Despite its legal standing, a number of studies conducted over the last thirty to forty years have had positive results on the potential benefits of THC and sleep disorders such as insomnia and sleep apnea. Researchers note the reason for this is how closely the components within cannabis mirror our endocannabinoid system. Medusa cares about the issues which affect your life. We are all human and we all want to have the best lives we possibly can, so our staff works hard to bring you the latest information, products and equipment.

The endocannabinoid system is the series of chemicals that naturally occur in the human body to regulate numerous functions, including sleep. The two receptor types found within our bodies are named the CB1 and CB2 receptors. CB1 receptors are most prevalent within our brains and spinal cords, and correlate to our appetite, memory, emotional reasoning, and registering pain. CB2 receptors are found predominantly in our peripheral nervous system, and reduce inflammation when activated.


The relation of CB2 receptors with another active component of cannabis and cannabidiol, or CBD has become the popular choice for medical study of late, due in part to its anti-inflammatory and anxiolytic effects on the body.
CBD does not connect to CB1 receptors, which is why it does not possess psychoactive properties like its sister component, THC. CB2 receptors, however, are those associated with inflammation and pain. Cannabidiol works as an anti-inflammatory, anxiolytic (anti-anxiety) and pain reducer, attaching to the CB2 receptors.
Perry G. Fine and Mark J. Rosenfeld noted in their study “The Endocannabinoid System, Cannabinoids, and Pain,” that “exogenous cannabinoids potentially offer some degree of analgesia in various pain states.” Exogenous cannabinoids are those found outside the body and introduced via inhalation or ingestion, such as CBD oils and edibles. Medusa Juice is now carrying various CBD products in order to help make your life easier. We offer oils, lotions, and edible tablets and sweets to deliver you the dosage you need in the way you prefer it.
Although our bodies do naturally produce cannabinoids, for those with considerable or advanced issues, exogenous cannabinoid intake could help minimize or offset problems and effects caused by pain or disorder.
While the science behind CBD’s effectiveness for more serious conditions requires closer study and further testing, researchers have made considerable headway in determining the power of CBD as a sleep aid. Recently, a number of studies have honed in on the effects of cannabidiol, but some initial research on the subject dates as far back as the 1970s. Yep, all those years ago people were aware of the significant advantage that cannabidiol can have with regard to helping people with pain sleep.

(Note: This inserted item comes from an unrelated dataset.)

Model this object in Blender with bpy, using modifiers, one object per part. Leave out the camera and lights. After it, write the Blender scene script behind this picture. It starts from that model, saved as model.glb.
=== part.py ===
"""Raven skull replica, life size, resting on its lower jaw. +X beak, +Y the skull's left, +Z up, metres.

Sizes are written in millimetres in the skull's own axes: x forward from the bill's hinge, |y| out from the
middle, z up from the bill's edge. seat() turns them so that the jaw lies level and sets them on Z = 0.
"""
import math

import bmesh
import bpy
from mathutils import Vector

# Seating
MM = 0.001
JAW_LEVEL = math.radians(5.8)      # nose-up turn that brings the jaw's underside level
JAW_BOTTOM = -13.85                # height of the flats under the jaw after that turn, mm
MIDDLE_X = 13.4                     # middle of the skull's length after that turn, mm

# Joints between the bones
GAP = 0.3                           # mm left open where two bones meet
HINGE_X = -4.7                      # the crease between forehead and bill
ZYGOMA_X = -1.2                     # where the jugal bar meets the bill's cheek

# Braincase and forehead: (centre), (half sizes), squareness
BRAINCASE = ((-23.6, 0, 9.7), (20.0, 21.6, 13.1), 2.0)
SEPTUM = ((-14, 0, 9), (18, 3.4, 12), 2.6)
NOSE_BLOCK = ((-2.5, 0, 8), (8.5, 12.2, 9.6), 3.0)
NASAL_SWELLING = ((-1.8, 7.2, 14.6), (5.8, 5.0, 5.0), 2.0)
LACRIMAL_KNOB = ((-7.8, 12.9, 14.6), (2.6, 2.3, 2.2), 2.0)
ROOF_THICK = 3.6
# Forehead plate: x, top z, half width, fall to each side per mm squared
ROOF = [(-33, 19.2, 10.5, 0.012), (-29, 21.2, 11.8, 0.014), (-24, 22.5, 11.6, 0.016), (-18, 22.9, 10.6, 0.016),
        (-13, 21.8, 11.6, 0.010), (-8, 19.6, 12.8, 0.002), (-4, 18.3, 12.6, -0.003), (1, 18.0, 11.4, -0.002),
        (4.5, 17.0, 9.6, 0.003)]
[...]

In 2017, authors Kimberly A. Babson, James Sottile, and Danielle Morabito detail some of the collected research literature on cannabinoids and sleep with a positive and hopeful conclusion. Among their literature review details, the authors clarify that recent findings indicate “cannabidiol (CBD) may have therapeutic potential for the treatment of insomnia,” and further that “CBD may hold promise for REM sleep behavior disorder and excessive daytime sleepiness, while nabilone (a synthesized CBD pharmaceutical) may reduce nightmares associated with PTSD and may improve sleep among patients with chronic pain.”
Public interest in CBD and sleep has significantly advanced recently. Conversations about its potential have even gained traction in other mainstream, pop media sources.. Authors detail similar studies over the last decade, and discuss the use of CBD to treat sleep apnea, Post Traumatic Stress Syndrome, and chronic fatigue. Pop culture blogs, have articles and recipes using CBD oil as a sleep and anxiety aid. Even celebrities have spoken out about the power of CBD on their own personal anxieties, pain, and sleep issues. There are still many legal hurdles to overcome in regard to its sale and production. Legislation must be considered and enacted effectively in this as in all things.